Task details:
Lines containing the word "part" are the ones to copy from the records below.

Material provided:

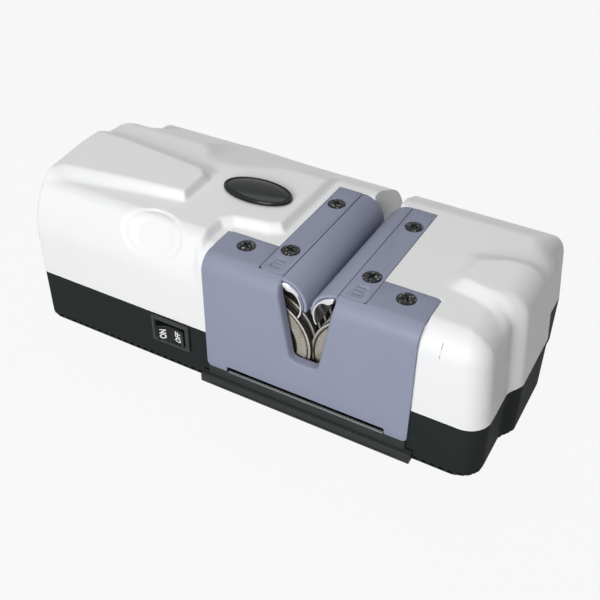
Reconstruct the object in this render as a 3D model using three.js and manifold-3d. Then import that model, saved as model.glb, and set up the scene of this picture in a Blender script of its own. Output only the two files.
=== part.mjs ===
// Electric knife sharpener: a white housing on a black base, one blade slot between two rolled
// guides, two arbors of interleaved abrasive discs under it, a motor and belt in the left half.
// Millimetres, +Z up, +X along the body to the right, +Y from the front wall to the back wall.
// The origin is at the bottom centre of the whole part, level with the feet.
import * as THREE from 'three';
import { mergeVertices } from 'three/addons/utils/BufferGeometryUtils.js';
import Module from 'manifold-3d';

const wasm = await Module();
wasm.setup();

// Body
const bodyLength = 246;
const bodyDepth = 114;
const footHeight = 3;
const baseHeight = 28;
const guideHeight = 73.3;
const padRise = 4;
const platformRise = 4.2;
const bandRise = 3;
const slotShift = 34;
const wall = 2.5;
const floorThickness = 2.5;
const seatGap = 0.3;
const runningGap = 0.09;
const faceGap = 0.1;
const overrun = 20;

// Body corners, swellings and back slope
const frontLeftRadius = 1.8;
const frontRightRadius = 11;
const backRadius = 5;
const crownFrontRadius = 18;
const restFrontRadius = 12;
const leftEdgeRadius = 3;
const rightEdgeRadius = 12;
const baseEdgeRadius = 1.4;
const leftSwell = { reach: 4, rise: [10, 50], fall: [74, 88] };
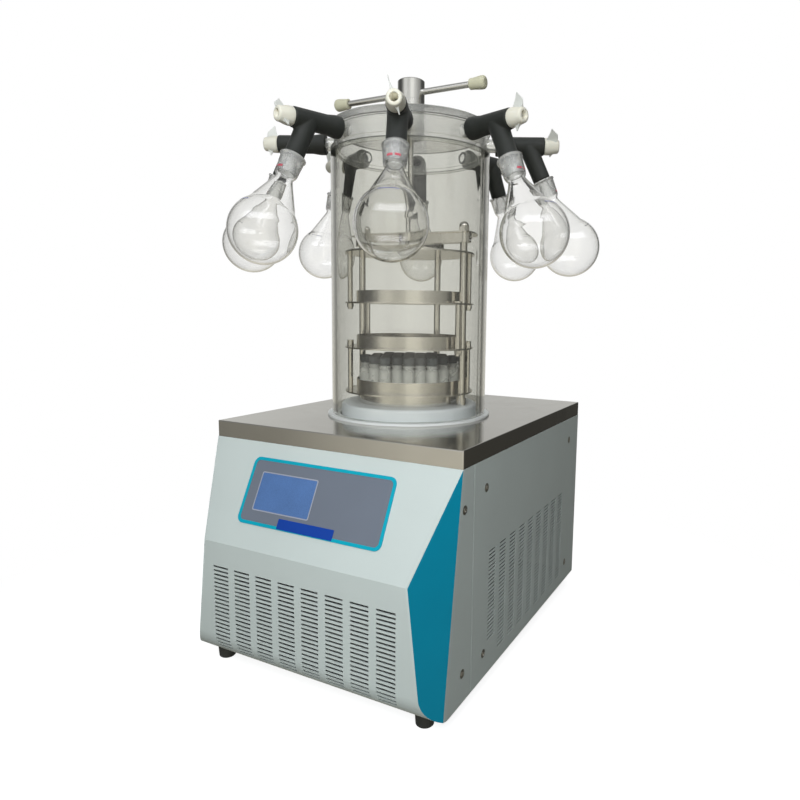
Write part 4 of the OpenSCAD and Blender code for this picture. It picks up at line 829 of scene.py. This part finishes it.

Reply:
=== part.mjs ===
// The origin is at the bottom centre of the whole part, level with the feet.
Write part 4 of the OpenSCAD and Blender code for this picture. It picks up at line 829 of scene.py. This part finishes it.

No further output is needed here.